В следующее наше посещение Гурьяныча мы застали у него пожилую и, видимо, очень больную женщину с маленьким мальчиком. Она оказалась той самой девушкой и рассказала продолжение истории. Уехала она тогда в Орехово-Зуево и поступила работать на ткацкую фабрику. Там вышла замуж, родила дочь. Долго работала ткачихой, стала инвалидом и теперь приехала с внуком на лето погостить к своему старому другу. Гурьяныч отнесся к ее приезду вполне положительно, но сказал, что в качестве жены его бывшая пассия теперь не годится, потому что больна и работать не может. Поэтому вопрос о женитьбе по-прежнему актуален.

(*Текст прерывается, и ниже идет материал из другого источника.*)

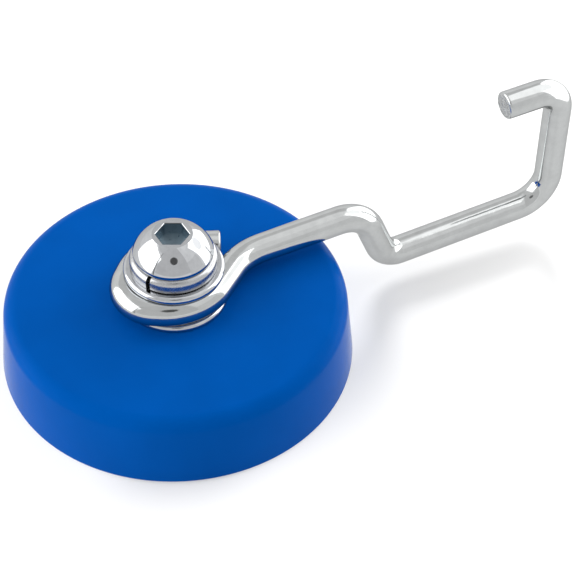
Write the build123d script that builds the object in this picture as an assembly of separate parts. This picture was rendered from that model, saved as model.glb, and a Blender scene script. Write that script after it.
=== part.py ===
from build123d import *
import os
from math import cos, degrees, radians, sin, sqrt, tan

# Magnetic hook: a plastic-covered pot magnet, and a bent wire hook whose eye swivels
# between two flat washers under a domed screw.
# Millimetres. The origin is the centre of the magnet's face. +Z runs up the screw and
# the hook's arm points along +X.

# Nut in the magnet's bore
nut_across_flats = 8.0
nut_thickness = 4.7
nut_recess = 1.2
nut_face_share = 0.95
nut_chamfer_angle = 30
nut_countersink = 0.35

# Steel cup
cup_radius = 18.0
cup_wall = 1.5
cup_floor = 1.8
cup_corner_radius = 1.2
cup_rim_round = 0.25

# Ring magnet and the resin that holds it
magnet_bore_clearance = 0.9
magnet_chamfer = 0.3
resin_width = 1.5
resin_recess = 0.35
resin_gap = 0.02

# Plastic cover
cover_side_wall = 3.1
cover_draft_angle = 5
cover_top_wall = 1.7
cover_edge_radius = 1.8
cover_rim_lift = 0.2
cover_rim_round = 0.3
cover_fit_gap = 0.1

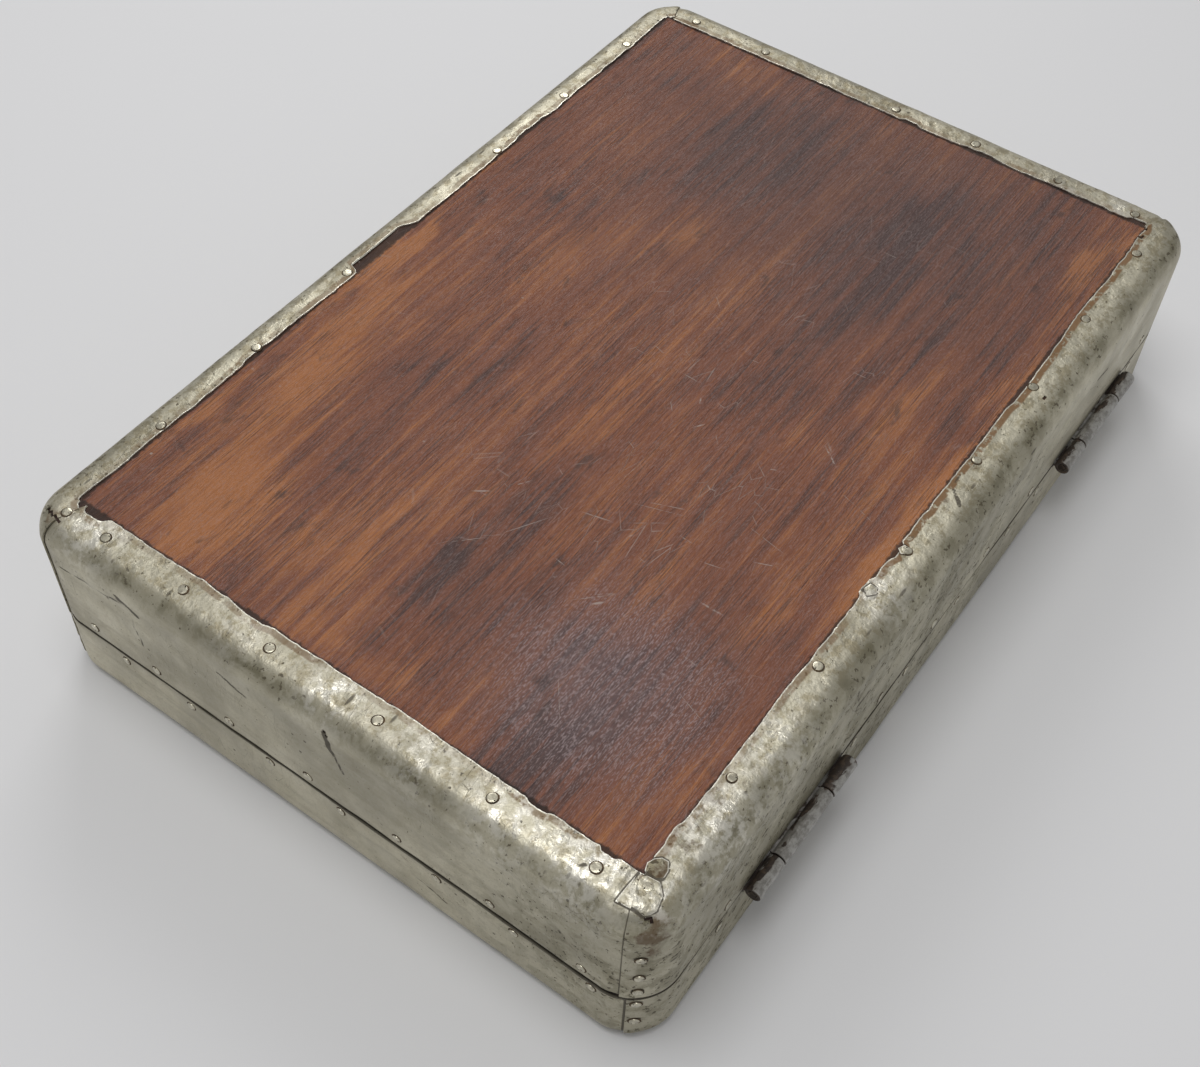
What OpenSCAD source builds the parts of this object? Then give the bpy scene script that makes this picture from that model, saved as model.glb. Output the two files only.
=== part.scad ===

На следующее лето мы, действительно, обнаружили у него далеко не молодую, но очень активную хозяйку, которая сообщила, что во время войны научилась управлять трактором и всю жизнь проработала трактористкой. Теперь у нее два взрослых сына, но ужиться с невестками она не смогла и, услышав о проблеме Гурьяныча, переселилась к нему.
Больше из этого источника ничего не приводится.